Georgetown University has established a new interdisciplinary institute to address racial injustice and racial inequities within society, fulfilling one of a series of commitments the university made to combating racial inequality in 2016.
The Racial Justice Institute will promote interdisciplinary work on race, equity and action by serving as a hub for research and scholarship across various departments, according to a community-wide email sent Feb. 22. The RJI will be co-led by four faculty members, including Robin Lenhardt (LAW ’04), a legal scholar, Anita Gonzalez, a theatre and performing arts scholar, and Derek Griffith, a medicine, health and society scholar. The fourth scholar, who has yet to be announced, will specialize in public policy. Gonzalez and Griffith are new to the Georgetown community.
One of the main goals of the institute is to reform the systems and institutions within Georgetown that uphold racial inequalities by encouraging scholarship to engage with issues of race, according to Lenhardt.

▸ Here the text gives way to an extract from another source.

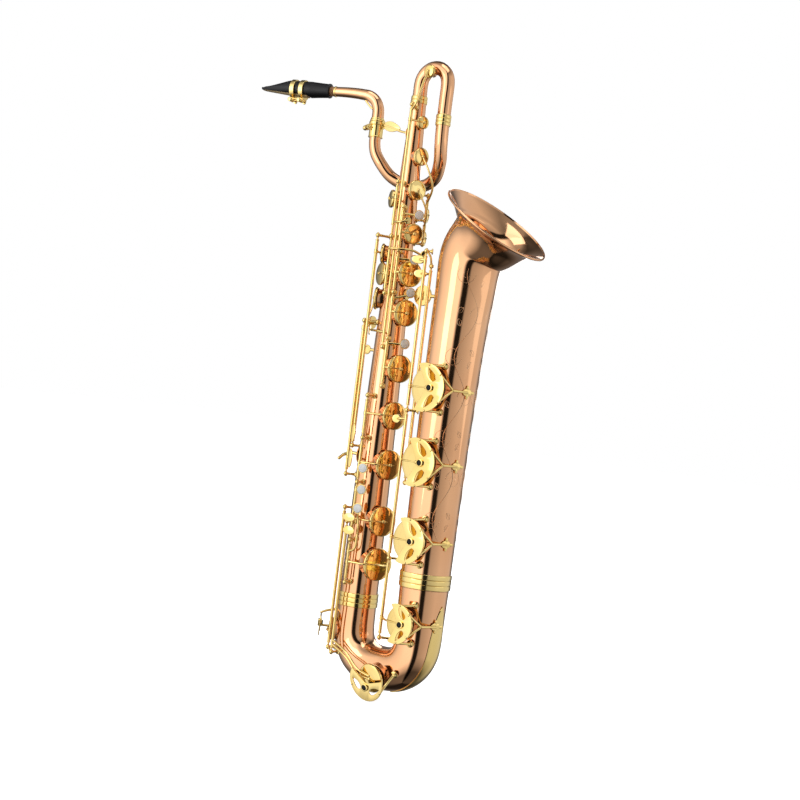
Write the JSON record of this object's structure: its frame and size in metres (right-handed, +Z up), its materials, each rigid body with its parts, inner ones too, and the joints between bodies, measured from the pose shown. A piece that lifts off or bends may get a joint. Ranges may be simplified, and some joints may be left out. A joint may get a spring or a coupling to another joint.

“While you have got people who are postdocs or who are working in the law school on critical projects or in the medical school, you also have people who are not in any one of those units but who can find a home and opportunity to engage issues of race in completely different ways,” Lenhardt said in a phone interview with the Hoya. “We want to be able to create structured systems to support that work and allow people at every sort of level to engage issues of race.”
Lenhardt, who joined Georgetown University Law Center as a law professor last semester, said the RJI already has several projects in development. These endeavors include creating podcasts and providing a platform for both Georgetown-affiliated and outside experts to share their work, according to Lenhardt.
The establishment of the RJI fulfills University President John J. DeGioia’s (CAS ’79, GRD ’95) four public commitments in 2016 to expand the university’s commitment to racial justice and bring greater attention to the structural racial inequities at Georgetown. Other initiatives include the creation of an African American studies department, which was accomplished in June 2016, adding faculty to support these new institutions and the establishment of the Working Group on Racial Justice.
In its interdisciplinary approach, the RJI will also explore the relationship between art, performance and race. Gonzalez, who currently serves as a professor and an associate dean in the University of Michigan’s School of Music, Theatre and Dance, will co-lead the RJI through her research in the performing and visual arts and serve as a professor in the performing arts department.
The institute will focus some of its research on the impact art and performance have on global communities, according to Gonzalez.
“The institute is going to be working on publishing things. What would it be like publishing a script in Korean and also in English? In Amharic and also in English? And how would that impact communities differently?” Gonzalez said in a Zoom interview with The Hoya. “That’s a broader reach that we hope to do with the institute as well as, of course, influencing policy.”
Performing and visual arts will complement the institute’s work by humanizing political issues, according to Gonzalez.
“The idea of separating the art from daily life has evolved as the way people think about the arts, but it doesn’t have to be that way,” Gonzalez said. “The arts can amplify. They create human beings who are actually involved in the issues that policy is trying to address. You want to know how a policy impacts human beings or environments, so it gives a human face to what are abstract policy issues.”
The institute’s third co-leader, Derek Griffith, will focus his research on the intersection between public health and identity, such as ethnicity and gender. Griffith currently serves as the director of the Center for Research on Men’s Health at Vanderbilt University, where he also teaches. In addition to his role with RJI, Griffith will teach in Georgetown’s Department of Health Systems Administration in the School of Nursing & Health Studies.
Leading the RJI will provide Griffith the opportunity to conduct in-depth research on the impact of diverse ethnic identities on health, according to Griffith.
“A lot of the work that has been done on racial disparities or Black men’s health, which has been sort of my primary area, has treated Black men like they’re kind of all the same, like we’re a monolith. We haven’t really gotten into the fact that, under that umbrella, you have men from the West Indies. You have men from Africa directly. You have men who are of African descent and live in the U.K. and live in other parts of the world,” Griffith said in a Zoom interview with The Hoya. “Having that kind of diversity in my backyard will really, I think, push, enhance and refine the work that I’ve been doing in Black men’s health.”
Studying the intersection between race, ethnicity and gender is critical to understanding trends in Black men’s health, according to Griffith.
“A lot of times with Black people, race and ethnicity are kind of intertwined and synonymous,” Griffith said. “They really do mean different things, so we have to really think hard about how do we break those things down.”
The fourth and final RJI leader, who will focus on the intersection between race and public policy, has yet to be announced. The individual, a faculty member from Georgetown’s McCourt School of Public Policy, will join the other three scholars at an unspecified date.
The institute is ultimately a unique opportunity for the Georgetown community to engage with issues of race in new ways, according to Lenhardt.
“I want to underscore the importance of interdisciplinary work for our campus. I think that because of our structure, which is unusual to have four heads leading an institution like this one, I think of it as not so much as a challenge but as an opportunity,” Lenhardt said. “We could do something that’s really special.”